Statistical Learning

If we assume that there is a relationship between two or more independent variables and one dependent variable, we can develop a model to predict the value of the dependent variable, given a set of values of the independent variables.

For example, if we have a dataset that contains the following data:

  • Sales
  • Price
  • Advertising expenditure

We can assume that Sales is the dependent variable, while Price and Advertising Expenditure are the independent variables because the price and the advertising expenditure are directly controlled by the supplier of a product or service.

In other words, we developed a model, that is, a simplified representation of a real-world phenomenon, where the seller independently determines the price and the advertising expenditure, and the number of sales depends only on these two variables. Of course, in the real world, the number of sales also depend on other factors, like the income of buyers, the weather, the price of supplementary or substitute products, etc. More complex model could include all these factors. It is not the objective of models to be the best possible accurate representation of reality. In many cases, the objective is to achieve good prediction accuracy. In other cases, to gain a better understanding of a real-world phenomenon.

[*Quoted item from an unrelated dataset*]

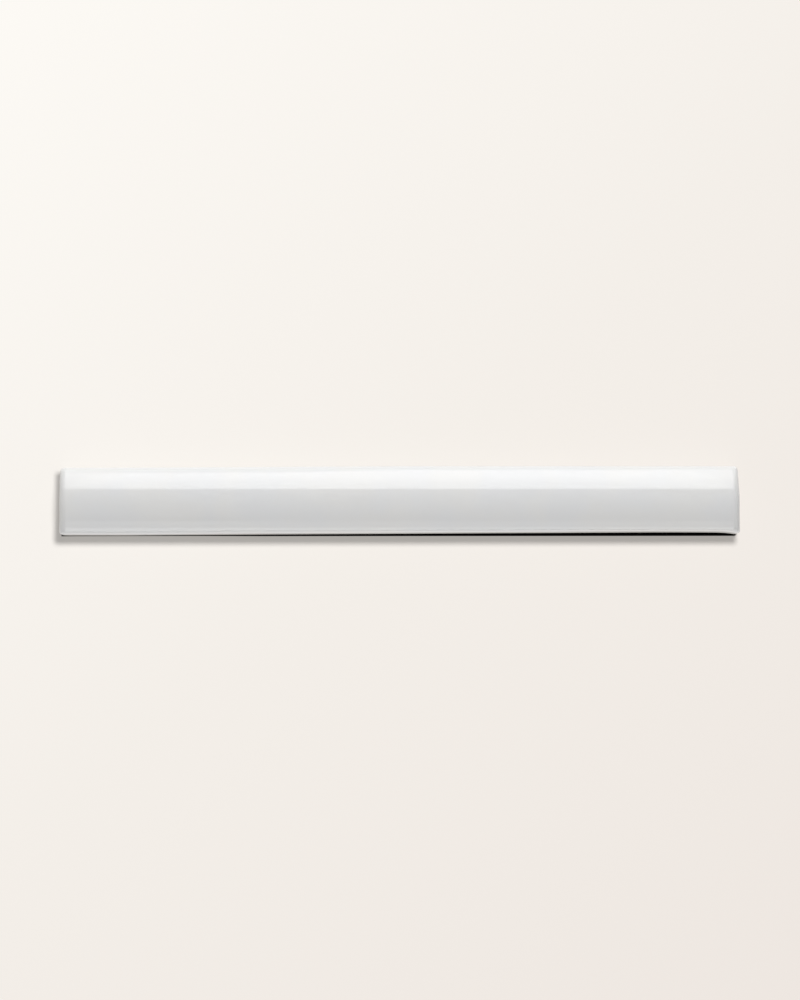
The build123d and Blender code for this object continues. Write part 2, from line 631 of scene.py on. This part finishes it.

sales and price Figure: Observed Dataset. The plot displays observations of sales and price for each day.

sales and advertising Figure: Observed Dataset. The plot displays observations of sales and advertising expenditure for each day.

sales and advertising and price Figure: Observed Dataset. The plot displays observations of sales, advertising expenditure and price for each day.

We can develop a model to predict sales given the product price and advertising expenditure.

The independent variables (price and advertising expenditure) can go by different names:

  • Independent variables
  • Features
  • Predictors
  • Inputs

And the dependent variable can go by the following names:

  • Dependent variable
  • Response
  • Output

The independent variables are usually denoted using the symbol $X_{i}$ The subscript i distinguishes each independent variable.

The subscript i distinguishes each independent variable. For instance:

  • $X_{1}$ might be used for denoting Sales and
  • $X_{2}$ might be used for denoting Price.

Generally, our model assumes a relationship between p predictors and a dependent variable Y, in the following form:

$$ Y = f(X) + ϵ $$

Where:

  • Y: independent variable
  • f: a fixed unknown function
  • X: p independent variables $X = \begin{bmatrix}X_1 & X_2\end{bmatrix}$
  • ϵ: error term.

The error term is independent of X and has mean zero. f represents the systematic information that X provides about Y.

What is Statistical Learning?

Statistical learning is a set of approaches for estimating f, that is, the relationship between a set of dependent variable (in many cases only one) and a set of independent variables.

For instance, if we had only sales as independent variable and price as dependent variable, we could estimate the following relationship:

$$ sales = 1000 - 2 * price + ϵ $$

Graphically:

model one variable Figure: Statistical Model using one independent variable. The plot displays observations of sales and price for each day in blue, and in red a linear model fitting those observations.

If we had two independent variables, also called features, price and advertising expenditure, we could estimate the following model:

$$ sales = 1000 - 2 * p + 0.6 * a + ϵ $$

Where:

  • p is the price
  • a is the advertising expenditure
  • ϵ is the error term (more about it below)

Objectives of Statistical Learning: Prediction vs Inference

There are two objectives of statistical learning:

  1. Prediction
  2. Inference

Prediction

When we have X and want to know Y, we can estimate (predict) Y using:

$$ \hat{Y} = \hat{f}(X)$$

Where:

  • $\hat{Y}$: prediction of $Y$
  • $\hat{f}$: estimate of $f$

For example, we might need to predict the number of sales in a given day, knowing the advertising expenditure and the price. Perhaps, every day we need to move a number of goods from the warehouse, where a large number of goods are stored, to the sales store, where the items are sold, but cannot be used to store a large quantity of goods.

Sometimes, we are not concerned witht the exact form of $\hat{f}$ as long as it can provide accurate predictions. But other times, a simpler form of $\hat{f}$ might be preferred if the accuracy is acceptable.

Regarding the error $ϵ$, it may contain unmeasured variables and unmeasured variation. $f$ cannot use these unmeasured variables and variation for its prediction. This portion of $ϵ$ is called irreducible error.

But $ϵ$ also includes some reductible error caused by the innacuracy of our estimate. The estimation of $f$ aims to minimize the reductible error.

Inference

Sometimes we are interested in the relationship between $X$ and $Y$, but not necesarily for making predictions, but because we need to understand the relationship.

For example, we might need to find the optimal price and advertising expenditure in order to maximize the company income (sales times price), given a cost function. In this scenario, we cannot treat $\hat{f}$ as a black box; we need to know its form.

Other question related to inference could be:

  • Wich are the most important available predictors.
  • What is the relation between the independent variable and each predictor. For example, there is a positive relationship between advertising expenditure and sales, and a negative relationship between price and sales.
  • What form does it take the relationship between $Y$ and each predictor? The form can be linear but usually it’s more complicated.